▶ **Task statement**: Print the listing below from its opening line through the line holding "self.socket = socket", both ends included.
----- Collected material
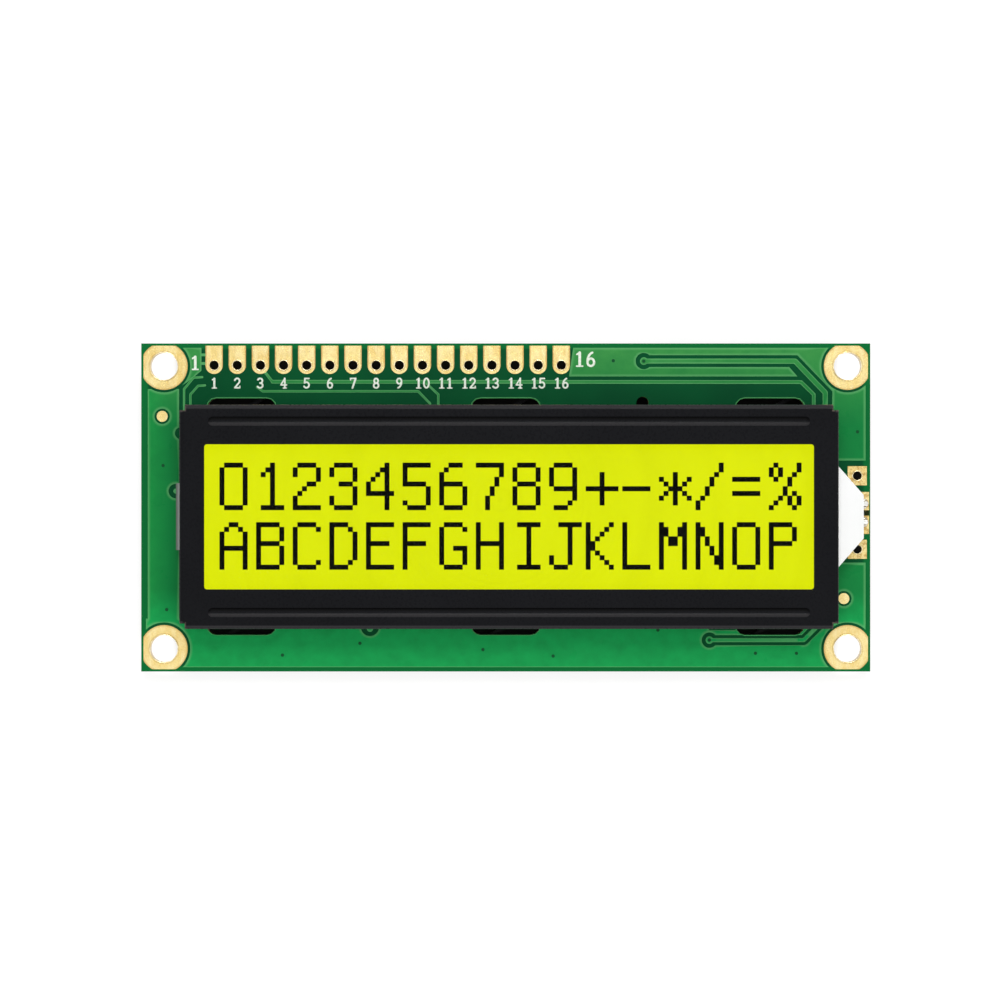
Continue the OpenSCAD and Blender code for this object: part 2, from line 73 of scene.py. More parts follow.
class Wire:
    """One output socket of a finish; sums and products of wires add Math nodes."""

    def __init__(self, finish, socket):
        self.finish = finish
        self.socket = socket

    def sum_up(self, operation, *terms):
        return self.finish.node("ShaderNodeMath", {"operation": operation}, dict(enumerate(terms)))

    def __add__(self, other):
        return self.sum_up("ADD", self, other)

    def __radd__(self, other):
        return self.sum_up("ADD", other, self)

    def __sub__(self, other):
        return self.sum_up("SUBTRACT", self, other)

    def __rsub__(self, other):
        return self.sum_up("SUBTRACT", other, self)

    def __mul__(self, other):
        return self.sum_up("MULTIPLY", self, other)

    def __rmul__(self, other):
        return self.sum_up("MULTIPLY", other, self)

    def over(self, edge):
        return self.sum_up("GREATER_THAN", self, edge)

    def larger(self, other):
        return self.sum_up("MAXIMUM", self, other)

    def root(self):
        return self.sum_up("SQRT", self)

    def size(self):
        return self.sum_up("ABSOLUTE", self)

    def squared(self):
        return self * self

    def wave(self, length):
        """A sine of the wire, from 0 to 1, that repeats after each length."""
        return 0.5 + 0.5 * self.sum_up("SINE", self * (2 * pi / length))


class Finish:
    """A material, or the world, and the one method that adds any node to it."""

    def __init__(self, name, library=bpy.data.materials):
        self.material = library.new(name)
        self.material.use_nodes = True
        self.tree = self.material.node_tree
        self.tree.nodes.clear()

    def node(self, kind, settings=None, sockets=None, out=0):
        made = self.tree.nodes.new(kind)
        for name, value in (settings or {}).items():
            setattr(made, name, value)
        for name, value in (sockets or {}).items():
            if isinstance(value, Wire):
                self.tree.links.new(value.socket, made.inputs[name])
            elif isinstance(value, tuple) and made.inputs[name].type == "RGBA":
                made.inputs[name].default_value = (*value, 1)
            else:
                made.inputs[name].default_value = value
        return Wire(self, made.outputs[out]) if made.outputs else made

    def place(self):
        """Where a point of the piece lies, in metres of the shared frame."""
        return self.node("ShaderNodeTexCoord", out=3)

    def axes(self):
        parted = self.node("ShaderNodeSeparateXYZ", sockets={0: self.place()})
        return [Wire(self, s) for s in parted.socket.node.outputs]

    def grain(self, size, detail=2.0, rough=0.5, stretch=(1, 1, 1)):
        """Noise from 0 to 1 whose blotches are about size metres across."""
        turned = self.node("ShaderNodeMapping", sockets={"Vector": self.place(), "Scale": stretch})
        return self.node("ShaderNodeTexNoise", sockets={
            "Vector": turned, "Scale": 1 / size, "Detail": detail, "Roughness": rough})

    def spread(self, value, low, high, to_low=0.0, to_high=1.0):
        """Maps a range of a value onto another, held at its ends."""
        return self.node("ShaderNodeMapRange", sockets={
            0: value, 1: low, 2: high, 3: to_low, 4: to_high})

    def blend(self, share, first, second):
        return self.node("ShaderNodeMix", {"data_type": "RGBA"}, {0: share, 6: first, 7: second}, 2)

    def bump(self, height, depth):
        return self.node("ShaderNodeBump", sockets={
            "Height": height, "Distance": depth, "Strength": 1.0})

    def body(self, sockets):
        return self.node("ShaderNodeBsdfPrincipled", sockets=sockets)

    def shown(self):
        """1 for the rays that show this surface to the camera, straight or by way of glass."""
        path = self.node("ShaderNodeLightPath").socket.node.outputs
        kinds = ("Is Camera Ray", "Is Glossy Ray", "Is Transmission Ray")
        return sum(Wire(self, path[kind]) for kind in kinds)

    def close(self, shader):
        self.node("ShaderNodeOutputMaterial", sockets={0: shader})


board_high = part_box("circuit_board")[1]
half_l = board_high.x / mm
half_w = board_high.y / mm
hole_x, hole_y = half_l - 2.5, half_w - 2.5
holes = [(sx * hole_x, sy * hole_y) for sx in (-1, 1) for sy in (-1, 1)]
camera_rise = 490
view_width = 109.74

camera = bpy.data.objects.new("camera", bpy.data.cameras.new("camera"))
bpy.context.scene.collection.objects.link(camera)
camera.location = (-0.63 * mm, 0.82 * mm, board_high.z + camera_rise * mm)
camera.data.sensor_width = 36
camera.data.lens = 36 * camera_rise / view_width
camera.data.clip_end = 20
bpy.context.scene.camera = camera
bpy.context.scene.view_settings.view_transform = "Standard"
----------
▶ **Exercise solution**:
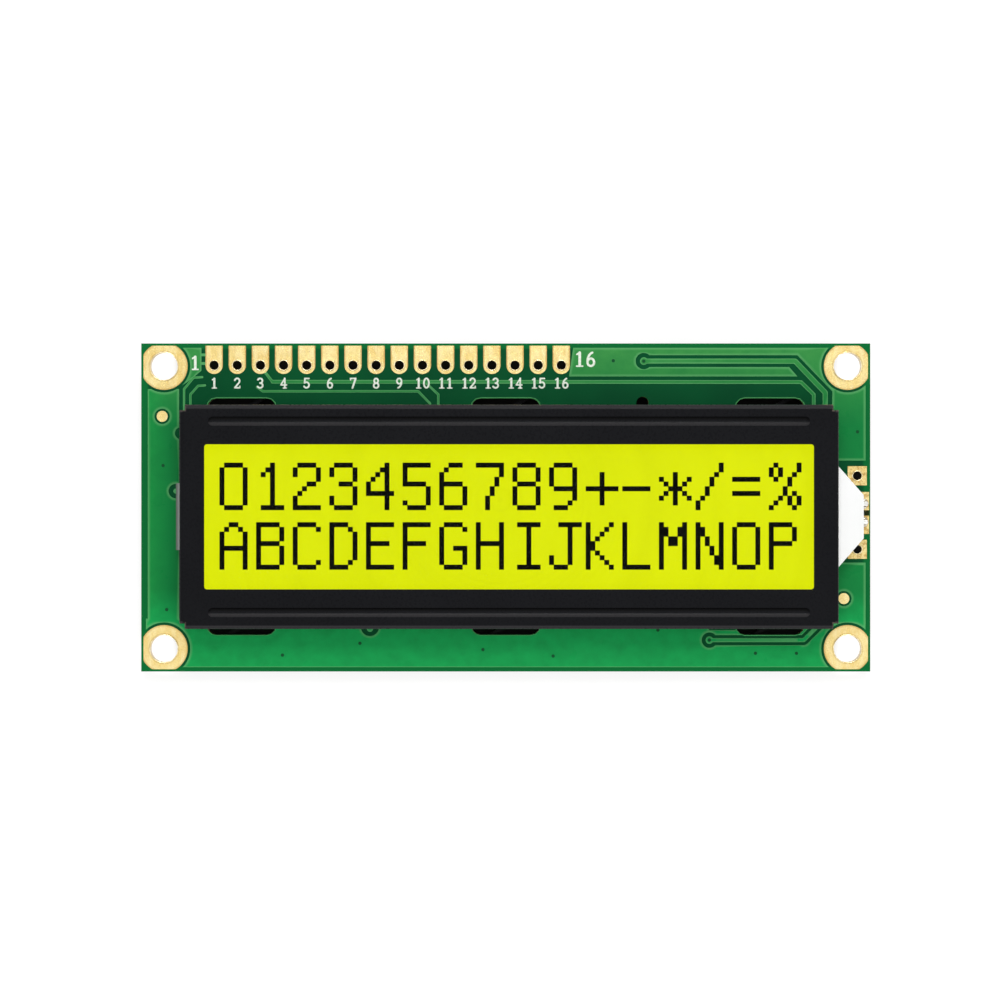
Continue the OpenSCAD and Blender code for this object: part 2, from line 73 of scene.py. More parts follow.
class Wire:
    """One output socket of a finish; sums and products of wires add Math nodes."""

    def __init__(self, finish, socket):
        self.finish = finish
        self.socket = socket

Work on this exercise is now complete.